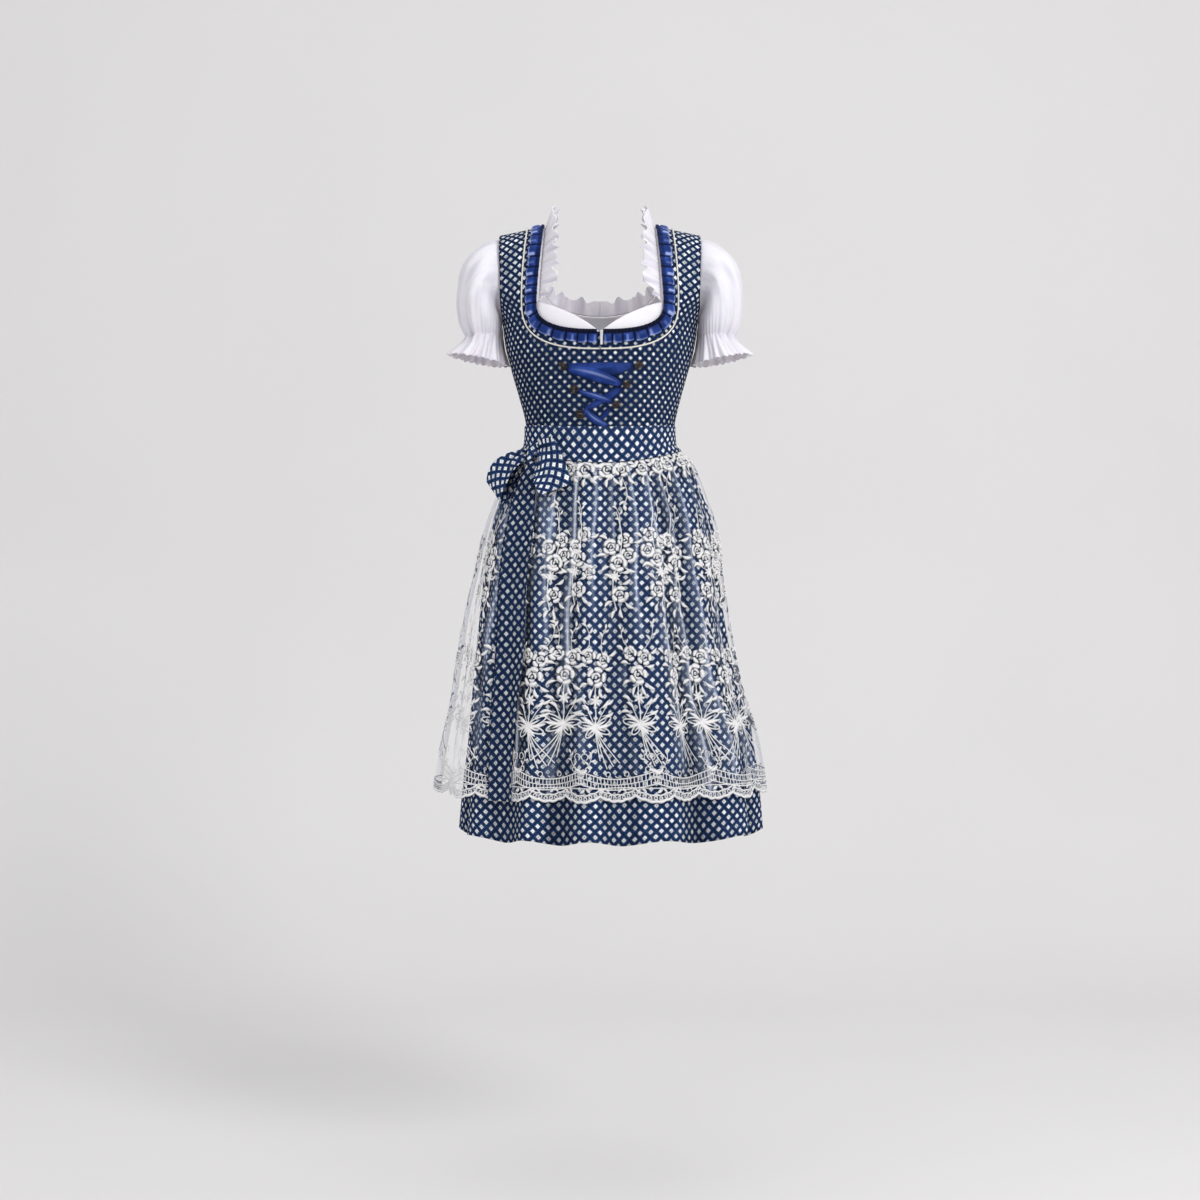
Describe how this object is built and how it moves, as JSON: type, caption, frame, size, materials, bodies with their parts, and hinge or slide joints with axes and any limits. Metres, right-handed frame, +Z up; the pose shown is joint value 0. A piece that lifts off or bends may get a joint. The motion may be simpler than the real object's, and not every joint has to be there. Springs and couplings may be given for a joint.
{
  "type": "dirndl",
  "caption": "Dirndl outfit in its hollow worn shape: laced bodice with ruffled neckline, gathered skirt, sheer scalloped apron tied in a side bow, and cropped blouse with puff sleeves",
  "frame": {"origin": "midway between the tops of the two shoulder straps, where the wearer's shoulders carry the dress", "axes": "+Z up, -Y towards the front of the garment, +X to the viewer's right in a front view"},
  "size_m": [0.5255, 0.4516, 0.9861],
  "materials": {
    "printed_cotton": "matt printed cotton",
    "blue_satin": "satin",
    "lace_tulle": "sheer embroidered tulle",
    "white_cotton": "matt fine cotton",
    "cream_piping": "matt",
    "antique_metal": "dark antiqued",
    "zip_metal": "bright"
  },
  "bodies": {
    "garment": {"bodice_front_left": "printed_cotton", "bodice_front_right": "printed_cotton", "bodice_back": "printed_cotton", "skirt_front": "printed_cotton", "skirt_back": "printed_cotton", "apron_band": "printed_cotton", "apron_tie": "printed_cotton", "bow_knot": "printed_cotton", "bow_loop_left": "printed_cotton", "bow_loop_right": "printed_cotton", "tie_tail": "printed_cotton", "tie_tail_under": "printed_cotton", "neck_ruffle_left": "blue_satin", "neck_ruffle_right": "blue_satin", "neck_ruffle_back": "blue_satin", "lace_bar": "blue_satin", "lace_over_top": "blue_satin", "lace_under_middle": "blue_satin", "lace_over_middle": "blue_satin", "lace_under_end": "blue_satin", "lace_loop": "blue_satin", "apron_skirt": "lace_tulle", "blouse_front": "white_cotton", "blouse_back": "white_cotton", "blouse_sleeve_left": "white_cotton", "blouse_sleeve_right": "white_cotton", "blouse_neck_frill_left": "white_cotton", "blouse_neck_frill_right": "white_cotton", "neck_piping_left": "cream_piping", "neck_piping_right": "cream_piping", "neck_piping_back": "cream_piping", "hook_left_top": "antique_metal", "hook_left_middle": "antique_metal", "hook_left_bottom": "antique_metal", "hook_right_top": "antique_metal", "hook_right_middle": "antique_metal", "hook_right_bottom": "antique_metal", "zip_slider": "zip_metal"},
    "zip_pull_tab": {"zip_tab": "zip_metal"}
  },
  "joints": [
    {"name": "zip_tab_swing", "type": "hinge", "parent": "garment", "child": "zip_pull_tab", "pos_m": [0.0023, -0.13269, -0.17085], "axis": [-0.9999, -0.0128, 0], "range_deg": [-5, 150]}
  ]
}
——————————
Exercise: Return all of the data exactly as it reads.

Solution to the exercise:
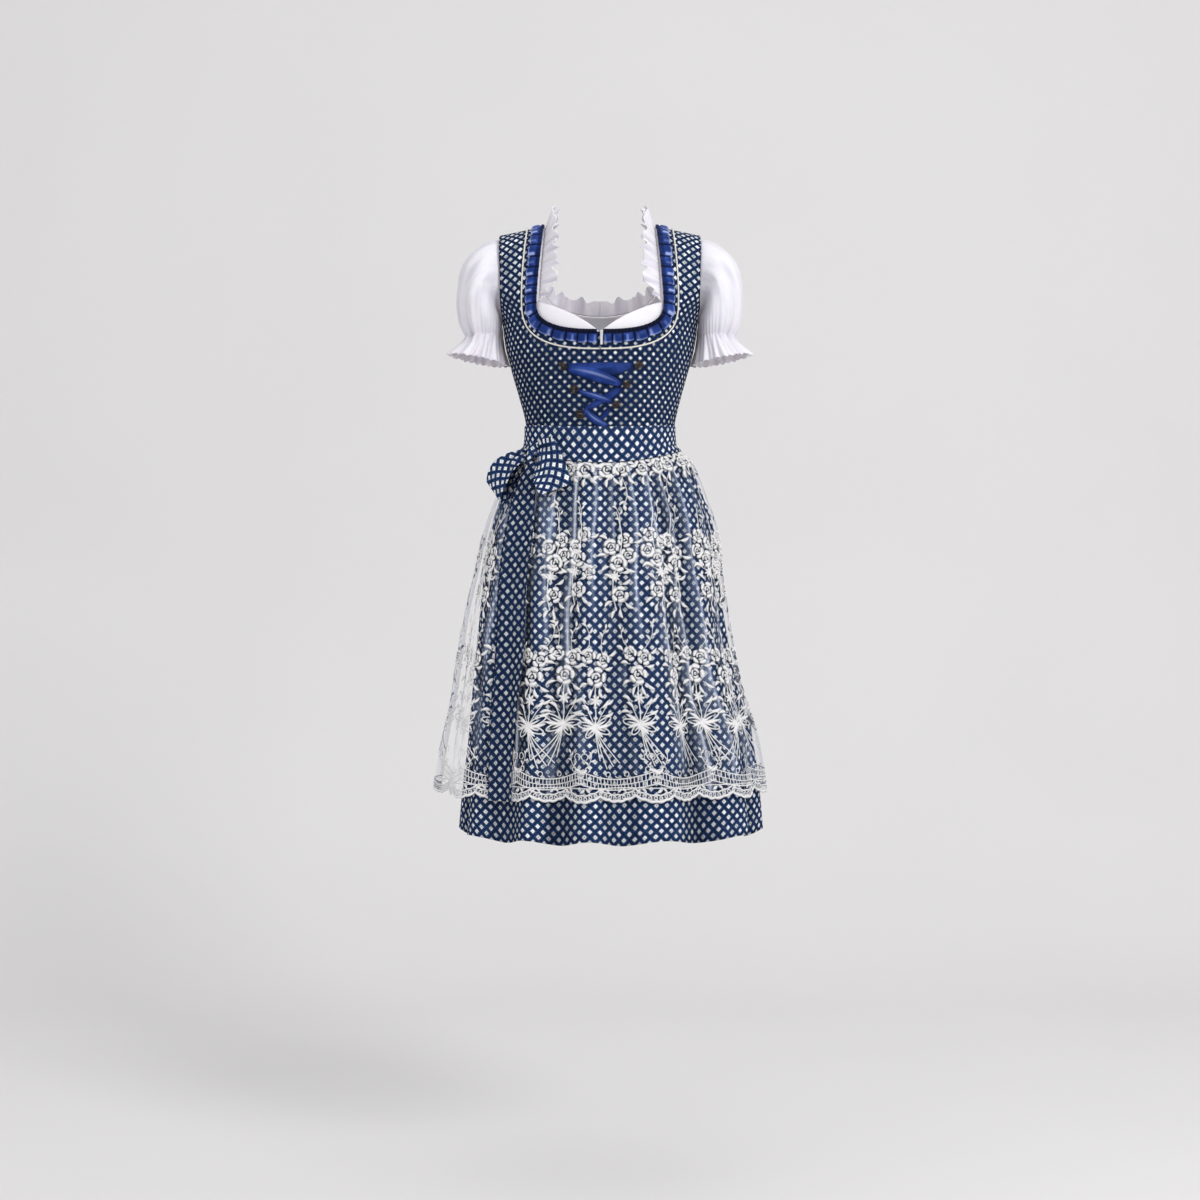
Describe how this object is built and how it moves, as JSON: type, caption, frame, size, materials, bodies with their parts, and hinge or slide joints with axes and any limits. Metres, right-handed frame, +Z up; the pose shown is joint value 0. A piece that lifts off or bends may get a joint. The motion may be simpler than the real object's, and not every joint has to be there. Springs and couplings may be given for a joint.
{
  "type": "dirndl",
  "caption": "Dirndl outfit in its hollow worn shape: laced bodice with ruffled neckline, gathered skirt, sheer scalloped apron tied in a side bow, and cropped blouse with puff sleeves",
  "frame": {"origin": "midway between the tops of the two shoulder straps, where the wearer's shoulders carry the dress", "axes": "+Z up, -Y towards the front of the garment, +X to the viewer's right in a front view"},
  "size_m": [0.5255, 0.4516, 0.9861],
  "materials": {
    "printed_cotton": "matt printed cotton",
    "blue_satin": "satin",
    "lace_tulle": "sheer embroidered tulle",
    "white_cotton": "matt fine cotton",
    "cream_piping": "matt",
    "antique_metal": "dark antiqued",
    "zip_metal": "bright"
  },
  "bodies": {
    "garment": {"bodice_front_left": "printed_cotton", "bodice_front_right": "printed_cotton", "bodice_back": "printed_cotton", "skirt_front": "printed_cotton", "skirt_back": "printed_cotton", "apron_band": "printed_cotton", "apron_tie": "printed_cotton", "bow_knot": "printed_cotton", "bow_loop_left": "printed_cotton", "bow_loop_right": "printed_cotton", "tie_tail": "printed_cotton", "tie_tail_under": "printed_cotton", "neck_ruffle_left": "blue_satin", "neck_ruffle_right": "blue_satin", "neck_ruffle_back": "blue_satin", "lace_bar": "blue_satin", "lace_over_top": "blue_satin", "lace_under_middle": "blue_satin", "lace_over_middle": "blue_satin", "lace_under_end": "blue_satin", "lace_loop": "blue_satin", "apron_skirt": "lace_tulle", "blouse_front": "white_cotton", "blouse_back": "white_cotton", "blouse_sleeve_left": "white_cotton", "blouse_sleeve_right": "white_cotton", "blouse_neck_frill_left": "white_cotton", "blouse_neck_frill_right": "white_cotton", "neck_piping_left": "cream_piping", "neck_piping_right": "cream_piping", "neck_piping_back": "cream_piping", "hook_left_top": "antique_metal", "hook_left_middle": "antique_metal", "hook_left_bottom": "antique_metal", "hook_right_top": "antique_metal", "hook_right_middle": "antique_metal", "hook_right_bottom": "antique_metal", "zip_slider": "zip_metal"},
    "zip_pull_tab": {"zip_tab": "zip_metal"}
  },
  "joints": [
    {"name": "zip_tab_swing", "type": "hinge", "parent": "garment", "child": "zip_pull_tab", "pos_m": [0.0023, -0.13269, -0.17085], "axis": [-0.9999, -0.0128, 0], "range_deg": [-5, 150]}
  ]
}